Por último, y esto estaría fundamentalmente en las manos del Gobierno, habría que acelerar la electrificación del transporte y del resto de los vehículos. Los obstáculos actuales para ello son principalmente el precio de compra y la escasez de puntos de recarga.
Respecto a lo primero, aunque no habrá un Plan Renove estatal en 2022, las comunidades autónomas recibirán hasta 400 M€, ampliables a 800 M€, del Plan Moves III, para la adquisición de vehículos eficientes por particulares, con subvenciones de hasta 7.000 € en el caso de turismos y de 9.000 €, si son vehículos comerciales ligeros. Para estimar si estas cifras son poco o mucho, podemos compararlas con lo que el Estado va a gastar en subvencionar, con 15 céntimos por litro, el combustible de los próximos tres meses: alrededor de 1.500 M€. Esta cantidad, aunque necesaria coyunturalmente, no cambia nuestra dependencia del petróleo; la anterior, sí.
A medio plazo, potenciar el uso del tren para el transporte de mercancías —actualmente, el 90% de ellas se transporta por carretera— disminuiría drásticamente el consumo de gasóleo.
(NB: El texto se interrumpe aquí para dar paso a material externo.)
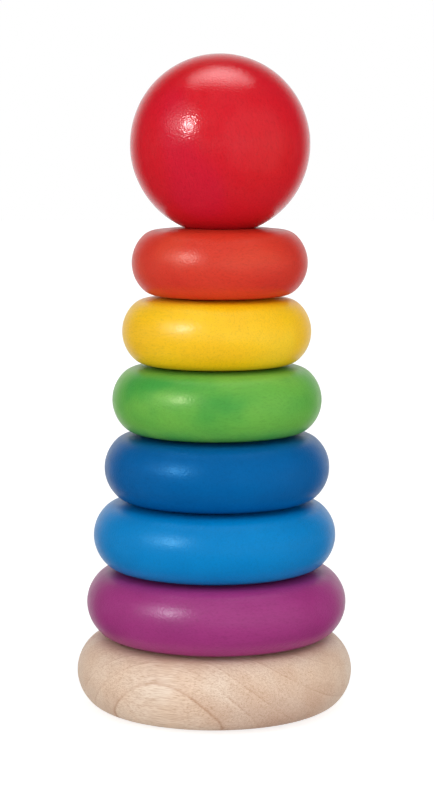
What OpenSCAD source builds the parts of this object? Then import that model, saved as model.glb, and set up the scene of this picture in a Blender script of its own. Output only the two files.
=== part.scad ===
// Stacking ring toy: a turned wooden base with a post, six rings that drop over the post,
// and a ball that caps it. Millimetres, +Z up, origin at the middle of the base's underside.

/* [Base] */
// Diameter of the base
base_d = 101.5; // [98:0.5:120]
// Thickness of the base
base_h = 26; // [22:1:32]

/* [Rings] */
// Thickness of every ring
ring_h = 25; // [20:1:30]
// Diameter of the hole through every ring and into the ball
bore_d = 20; // [18:0.5:21]
// Rounding of the edges of the hole through every ring
bore_edge_r = 2; // [0.5:0.5:4]
// Diameter of the lowest ring, the purple one
purple_d = 95.5; // [90:0.5:98]
// Diameter of the light blue ring
light_blue_d = 89; // [84:0.5:92]
// Diameter of the dark blue ring
dark_blue_d = 82.5; // [78:0.5:86]
// Diameter of the green ring
green_d = 76.5; // [72:0.5:80]
// Diameter of the yellow ring
yellow_d = 69; // [66:0.5:74]
// Diameter of the highest ring, the orange one
orange_d = 64; // [60:0.5:68]

/* [Ball] */
// Diameter of the ball
ball_d = 65; // [58:0.5:72]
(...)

En cuanto a los puntos de recarga, el Gobierno ha aprobado fondos para que lleguen a ser 100.000 en 2023. Actualmente, hay unos 12.000. Es decir, a muy corto plazo, el coche eléctrico será una alternativa viable como único vehículo familiar.
El escollo principal está en el transporte pesado. Si bien ya hay en el mercado camiones eléctricos y de hidrógeno, todavía no está claro cuál de las dos tecnologías tendrá más futuro. Los de hidrógeno se cargan rápido, pero necesitan una infraestructura que todavía no existe. Además, su eficiencia eléctrica es menor. Los de baterías, por su parte, todavía no cuentan con puntos de recarga suficientemente rápidos. Sería necesario acelerar esta reconversión.
Aumentar el ahorro, el aislamiento térmico, el autoconsumo y la movilidad eléctrica son las claves para dejar de depender de los combustibles fósiles y de emprobrecernos como nación.